Mallory Whitt works at her desk at the offices of the Wikipedia Foundation in San Francisco. The nonprofit is one of the largest websites.

By Douglas A. McIntyre, 24/7 Wall St.

The 10 most-visited websites in America may share a few characteristics, but interestingly enough, none are in the same business, with the exception of two portals. Each has a different business model as well. An analysis of these largest sites shows that no single model has helped one type of Internet property or another to dominate the web in terms of traffic. The collection of media that is the Internet shows how essential web diversity has become to Americans’ lives.

This list of the most visited sites includes the world’s largest search engine, web portal, video site, software company, social network, encyclopedia, and e-commerce site. One of the sites on this list, Wikipedia, is a nonprofit that runs on a budget of a few million dollars a year. Another, Google, has revenue that will be well above $50 billion. Revenue is not essential to size online, but size can be essential to revenue.

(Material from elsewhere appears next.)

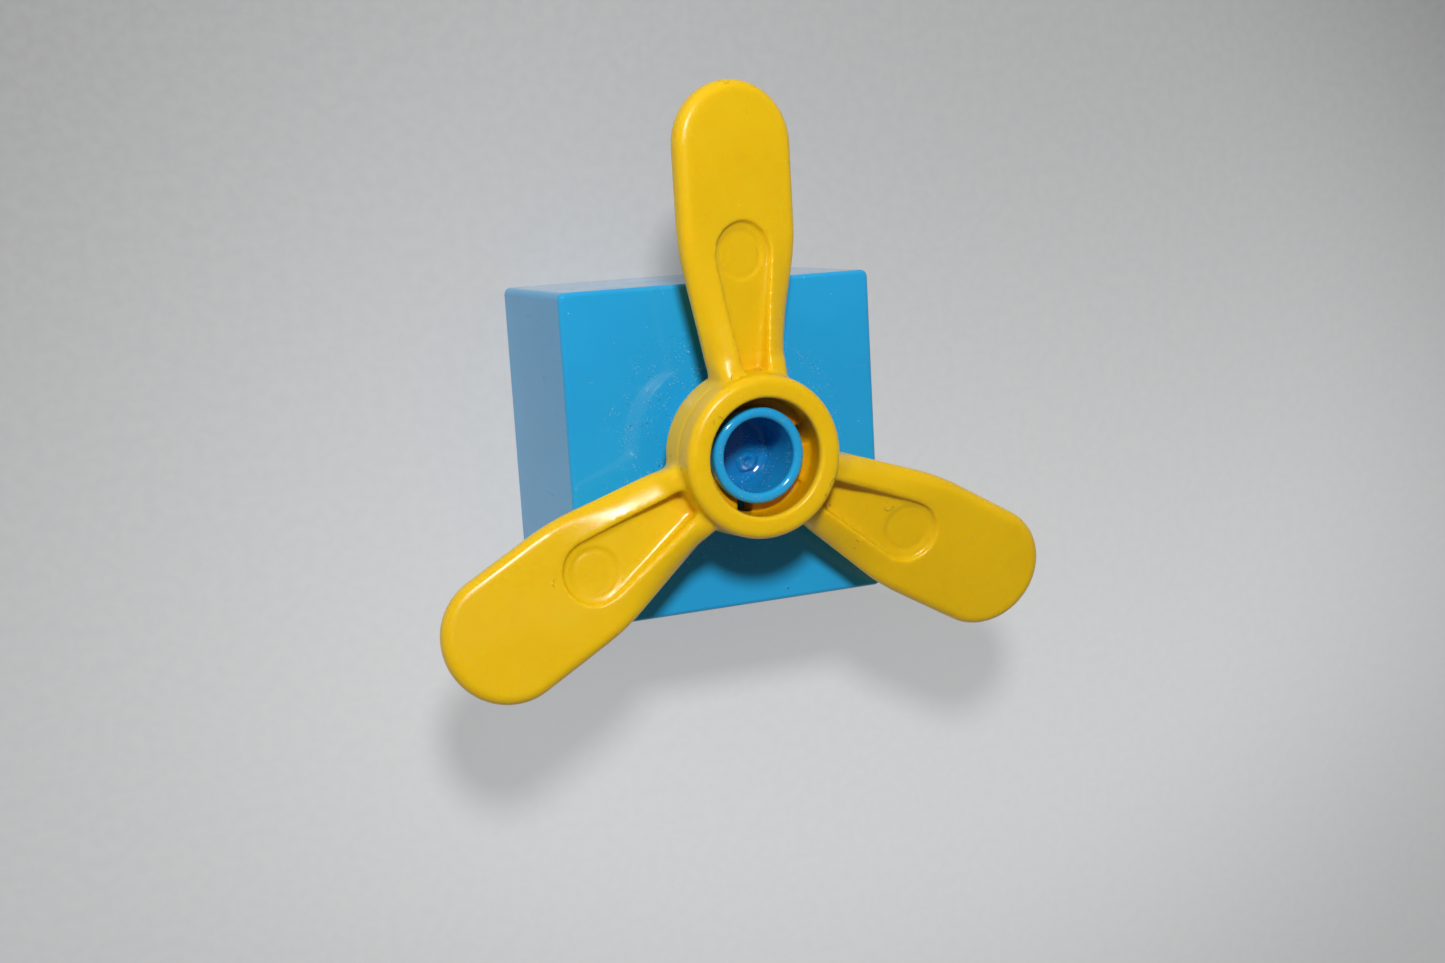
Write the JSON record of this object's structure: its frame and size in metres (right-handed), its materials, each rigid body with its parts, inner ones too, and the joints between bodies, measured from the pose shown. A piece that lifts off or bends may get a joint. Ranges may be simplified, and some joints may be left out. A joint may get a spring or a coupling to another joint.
{
  "type": "toddler propeller brick",
  "caption": "Toddler-size building brick with a smooth top and a moulded post, carrying a free-spinning three-blade propeller.",
  "frame": {"origin": "centre of the brick's underside, on the propeller's axis", "axes": "+Z along the propeller's axis, from the brick towards the hub's front; +X and +Y square to the brick's sides, with one blade along +Y at rest"},
  "size_m": [0.0609, 0.0544, 0.0287],
  "materials": {
    "brick_plastic": "glossy moulded ABS, sky blue, with fine handling scratches",
    "propeller_plastic": "glossy moulded ABS, warm yellow, with fine handling scratches"
  },
  "bodies": {
    "brick": {"brick_body": "brick_plastic"},
    "rotor": {"propeller": "propeller_plastic"}
  },
  "joints": [
    {"name": "propeller_spin", "type": "hinge", "parent": "brick", "child": "rotor", "pos_m": [0, 0, 0.0253], "axis": [0, 0, 1], "continuous": true}
  ]
}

Internet giants have been in particular focus recently, mostly for three reasons. The first is that large sites collect millions and millions of pieces of information about their visitors. Governments, both inside the U.S. and, especially, in Europe have become concerned with how this information is gathered, to whom it is given, what is done with it, and for what financial consideration. Naturally, sites with the largest number of visitors are at the center of this because their inventories of user data are so vast.

Another reason large Internet properties are of interest lately is the upcoming initial public offering of Facebook. The online social networking site has close to one billion members, many of whom spend hundreds of hours each month on the site. The company’s value is set at about $100 billion ahead of the public offering, which is extraordinary because Facebook’s revenue was less than $4 billion in 2011. There is a great disparity among the value of the most visited websites, causing a debate about why users of an e-commerce site are worth any more or less than users of a search engine or a social network.

Finally, sites with tens of millions of visitors are in focus also because of the mass movement of Internet users from PC to smartphones. Smartphones have browsers that operate nearly identically to those on PCs. Strong processors and high-speed wireless connections allow smartphone users to visit the same sites and use them in the same way as they do on computers. The owners of all sites are in a frenzy to see if they can hold onto their user base in the smartphone environment. What happens to the very largest sites will at least be instructional.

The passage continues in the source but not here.